Xenophon's history of Greek affairs from 411 BCE, taking up Thucydides' unfinished narrative and carrying it through the fall of Athens, the Spartan hegemony and its collapse — a participant's history of the Greek world's long unravelling.

By Xenophon · mid-4th century BCE

Purpose and context

The Hellenica is Xenophon's history of Greek affairs, and it begins mid-sentence — quite literally taking up the narrative of Thucydides at the point where the History of the Peloponnesian War breaks off in 411 BCE. The platform reads this continuation as deliberate: Xenophon sets himself to finish the story of the war and to carry it onward through the fall of Athens, the rise and overreach of the Spartan hegemony, and its shattering at the battle of Leuctra in 371 BCE. He wrote, for much of it, as a contemporary and in places a participant, which gives the work the value and the limits of an eyewitness account.

Argument and character

The platform reads the Hellenica less as a thesis-driven history than as a participant's record shaped by Xenophon's loyalties and interests.

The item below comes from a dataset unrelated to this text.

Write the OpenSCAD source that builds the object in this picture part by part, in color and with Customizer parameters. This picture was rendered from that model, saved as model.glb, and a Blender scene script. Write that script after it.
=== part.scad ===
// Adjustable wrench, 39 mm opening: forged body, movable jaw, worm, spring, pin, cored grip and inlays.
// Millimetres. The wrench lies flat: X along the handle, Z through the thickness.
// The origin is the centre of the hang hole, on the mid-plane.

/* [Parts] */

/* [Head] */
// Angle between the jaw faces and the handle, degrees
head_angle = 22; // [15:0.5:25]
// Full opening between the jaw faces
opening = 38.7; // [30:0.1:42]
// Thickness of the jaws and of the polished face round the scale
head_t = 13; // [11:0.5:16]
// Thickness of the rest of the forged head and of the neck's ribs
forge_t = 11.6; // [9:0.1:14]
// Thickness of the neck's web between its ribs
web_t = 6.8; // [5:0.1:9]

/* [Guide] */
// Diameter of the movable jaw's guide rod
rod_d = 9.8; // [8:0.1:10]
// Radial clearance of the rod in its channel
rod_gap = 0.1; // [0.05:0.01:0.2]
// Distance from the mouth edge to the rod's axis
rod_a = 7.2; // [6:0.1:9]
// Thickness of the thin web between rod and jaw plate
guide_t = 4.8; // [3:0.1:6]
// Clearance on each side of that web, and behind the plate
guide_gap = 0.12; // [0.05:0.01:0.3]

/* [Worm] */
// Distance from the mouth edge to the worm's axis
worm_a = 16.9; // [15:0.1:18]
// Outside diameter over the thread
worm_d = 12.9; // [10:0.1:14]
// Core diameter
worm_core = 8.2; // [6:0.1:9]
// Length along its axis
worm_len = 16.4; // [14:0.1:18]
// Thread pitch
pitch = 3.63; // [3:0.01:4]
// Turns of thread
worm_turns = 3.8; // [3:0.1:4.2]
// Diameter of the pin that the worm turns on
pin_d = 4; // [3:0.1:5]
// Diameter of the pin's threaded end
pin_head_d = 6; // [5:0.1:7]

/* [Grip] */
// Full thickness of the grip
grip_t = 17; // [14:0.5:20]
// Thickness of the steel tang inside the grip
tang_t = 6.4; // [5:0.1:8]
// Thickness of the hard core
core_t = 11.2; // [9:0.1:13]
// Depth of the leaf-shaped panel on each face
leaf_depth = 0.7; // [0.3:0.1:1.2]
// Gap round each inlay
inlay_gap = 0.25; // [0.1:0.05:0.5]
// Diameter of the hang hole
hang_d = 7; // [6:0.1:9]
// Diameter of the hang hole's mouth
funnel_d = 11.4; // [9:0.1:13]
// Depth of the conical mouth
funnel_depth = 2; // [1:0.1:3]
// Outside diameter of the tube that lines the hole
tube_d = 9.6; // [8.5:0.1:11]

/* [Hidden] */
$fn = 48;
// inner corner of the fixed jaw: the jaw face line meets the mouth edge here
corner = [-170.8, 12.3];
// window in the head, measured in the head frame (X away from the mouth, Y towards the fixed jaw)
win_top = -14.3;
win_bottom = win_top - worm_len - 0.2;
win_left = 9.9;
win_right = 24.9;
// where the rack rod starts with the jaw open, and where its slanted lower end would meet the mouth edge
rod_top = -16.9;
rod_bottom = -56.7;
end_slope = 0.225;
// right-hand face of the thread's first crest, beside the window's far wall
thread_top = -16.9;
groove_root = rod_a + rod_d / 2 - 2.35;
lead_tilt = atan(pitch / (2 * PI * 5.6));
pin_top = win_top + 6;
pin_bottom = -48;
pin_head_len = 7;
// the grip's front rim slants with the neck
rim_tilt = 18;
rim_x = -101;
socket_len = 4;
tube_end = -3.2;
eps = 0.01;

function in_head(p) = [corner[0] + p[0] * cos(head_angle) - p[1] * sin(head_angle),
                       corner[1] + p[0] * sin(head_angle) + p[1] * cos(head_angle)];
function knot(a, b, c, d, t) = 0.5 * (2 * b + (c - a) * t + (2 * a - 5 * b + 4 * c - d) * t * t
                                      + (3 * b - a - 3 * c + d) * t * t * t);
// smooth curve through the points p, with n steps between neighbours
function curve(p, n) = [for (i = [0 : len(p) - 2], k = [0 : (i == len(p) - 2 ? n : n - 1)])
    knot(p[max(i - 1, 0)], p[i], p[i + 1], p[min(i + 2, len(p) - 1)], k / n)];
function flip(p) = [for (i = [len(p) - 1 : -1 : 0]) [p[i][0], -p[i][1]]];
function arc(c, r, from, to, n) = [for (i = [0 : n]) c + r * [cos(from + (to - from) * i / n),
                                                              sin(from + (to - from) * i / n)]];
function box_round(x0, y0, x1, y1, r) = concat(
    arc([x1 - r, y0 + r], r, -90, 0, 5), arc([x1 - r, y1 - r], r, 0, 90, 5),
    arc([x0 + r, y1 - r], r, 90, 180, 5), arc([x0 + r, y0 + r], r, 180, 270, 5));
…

It is uneven: detailed where he had personal knowledge or sympathy — especially in its admiring treatment of the Spartan king Agesilaus, under whom he served — and thin or silent where his sympathies were not engaged (he notably underplays the rise of Thebes that broke Spartan power). The platform reads it with this partiality in view: Xenophon is a witness whose perspective must be weighed, not a detached analyst in the manner of Thucydides, and the comparison is instructive about what each kind of history can and cannot do.

Influence and reception

The platform reads the Hellenica as indispensable despite its flaws: for the half-century it covers it is often our principal continuous narrative, and without it the history of the early fourth century BCE would be far darker. Its reception has been mixed precisely because readers measure it against Thucydides and find it less rigorous and less impartial. The platform treats this comparison as illuminating rather than damning — the Hellenica shows what history looks like when written by a man of action with strong loyalties, a different and valuable thing from the analytical history that preceded it.

Modern significance

The platform reads the Hellenica's modern significance as twofold: as a primary source for the Greek world's long unravelling after the Peloponnesian War, and as a case study in the historiography of the engaged participant. For the Xenophon cluster it matters most as the record of his Spartan years and of the Sparta he admired in its hegemony and its fall — the historical ground beneath his Agesilaus and his Constitution of the Lacedaemonians.